I was spent after this little 10K jaunt, but I was quickly revived by a chicken wrap:
We received nice mugs for our second place finish, and then just because this race is so awesome in every way, they fill your mugs with free beer. (Or Bud Light to be more accurate, but close enough).
My caption for this photo is "Who's the one-eyed giant?" (me.)
Finally, the Fest: Last weekend was BikeFest, a series of group rides and a lovely post-ride barbecue sponsored by my club. I asked Charlotte if she wanted to try the 8-mile "family ride," and she did, and then we acquired a friend of hers as well. Neither of them had ever ridden more than a mile or two at one time, and Charlotte has a new bike that is still a little, shall we say, challenging for her. Plus I have already documented my near-paralysis when faced with supervising my child riding in traffic.

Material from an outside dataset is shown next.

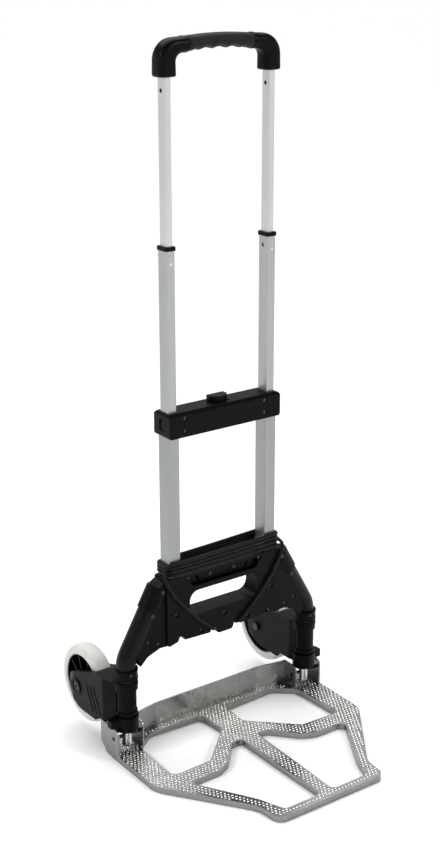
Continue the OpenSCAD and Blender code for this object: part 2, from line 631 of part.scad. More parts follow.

But I went to my happy place, shepherded them through the ride, and actually we had a terrific time. They were total troopers, with no complaining. Judiciously apportioned shot blox had a lot to do with this. Is it wrong to feed 8-yr-olds something advertised as "margarita flavor?" Don't answer that. We had to walk up part of one big hill, but that was actually fortuitous, because we got to watch a fox in a nearby field:
The runner disappearing up the road is one of my former students. It was fun to see her, too. Here are the girls riding along, right after I yelled at some SUV that flew by us at 45 mph. I didn't let that distract me from taking a picture while riding, though.
We had a lovely time at the barbecue afterwards, while the girls watched BMX stunt riders and I chatted with various friends (including of course the intrepid Alicia).
And thus ends this massive update. I have a few running races sprinkled throughout the fall, much navel-gazing about my evolving goals for next year, and, you know, work.